Working-class Americans face COVID-19’s economic impact
Wall Street set a lot of records recently. The spread of coronavirus brought a dramatic end to America’s longest bull market when the Dow Jones Industrial Average (^DJI) suffered record losses in mid-March. One week later, the Dow enjoyed its largest gains in almost a century.
While markets suffer wild mood swings, one thing is for certain. The economic effects of this health crisis are focused on the service sector, where many workers lack protection from economic hard times.
Unfortunately, Wall Street isn’t the only place to find record-breaking news these days. Roughly 6.6 million workers filed jobless claims at the end of March — the highest total ever recorded.
It’s important to put those 6.6 jobless claims in perspective. That sum is almost thirty times the average number of jobless claims – approximately 230,000 – since Trump took office.
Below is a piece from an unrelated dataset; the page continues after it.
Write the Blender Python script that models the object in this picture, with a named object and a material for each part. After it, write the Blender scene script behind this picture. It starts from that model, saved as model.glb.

It’s also a far higher spike than seen during any recession since 1965, including the Great Recession, when jobless claims nearly tripled from 2007 to 2009.
Simply put, what we’re seeing now is unprecedented. And it’s for a very specific reason. The US labor market has undergone fundamental changes
A large portion of those 6.6 million individuals are services workers, which has been the fastest-growing sector of the U.S. workforce. In fact, the decade of positive jobs reports enjoyed since the Great Recession was driven almost entirely by services sector growth. About four services jobs were created for each individual manufacturing job added since 2010.
Here’s the problem: Many of those services jobs are in the industries most vulnerable to economic downturn.
The most visible example is food services. Closing bars and restaurants around the country meant scores of workers – many of whom receive minimum wage, or that rely on tips to make ends meet – were sent home.
But the problem goes deeper than that. A growing share of American workers are now employed in the “gig economy,” consisting of freelancers and individuals on fixed-term contracts. This was supposed to be a good thing, offering greater flexibility to workers who increasingly demand less rigid career paths.
But less structured work often comes with lower pay and fewer guaranteed benefits. Back in 2015, it was estimated that “contingent workers” – including freelancers – earned about 10 percent less than workers in more traditional roles.
At the same time, fewer gig economy jobs have traditional benefits. Without employer-sponsored retirement programs, workers are often left to save for themselves. They are also more likely to purchase their own insurance policies — notably health coverage.
The stimulus package is supposed to offset these costs. It promises a $1,200 check to individuals who earned less than $75,000 last fiscal year. But that isn’t enough.
Weekly net pay for a full-time employee making the federal minimum wage of $7.25 is about $300. That means a stimulus check covers about a month of earnings — if we ignore other expenditures like health care. The average monthly health care premium for single coverage in 2019 was $600. Half the check.
Of course, there are other backups in place, including unemployment insurance. But all of these solutions are temporary fixes. They assume workers can be rehired in a timely manner, which remains to be seen.
Either way, no stimulus check can address the underlying problem: The fact that millions of working Americans were living paycheck to paycheck before this crisis hit. The truth is, many households were struggling to make ends meet even as Wall Street indices soared and job numbers looked positive.
It brings to mind Warren Buffet’s famous observation: You only see who’s been swimming naked once the tide goes out. The coronavirus has revealed the vulnerability of millions of American workers, leaving them without that much-needed next paycheck, and with no guarantees of a future gig.
If this public health crisis is going to have any positive economic impact, it should be to prompt a more serious conversation about those workers, and the guarantees they are due.
Jeffrey Kucik is an associate professor in the School of Government and Public Policy and the James E. Rogers College of Law (by courtesy) at the University of Arizona.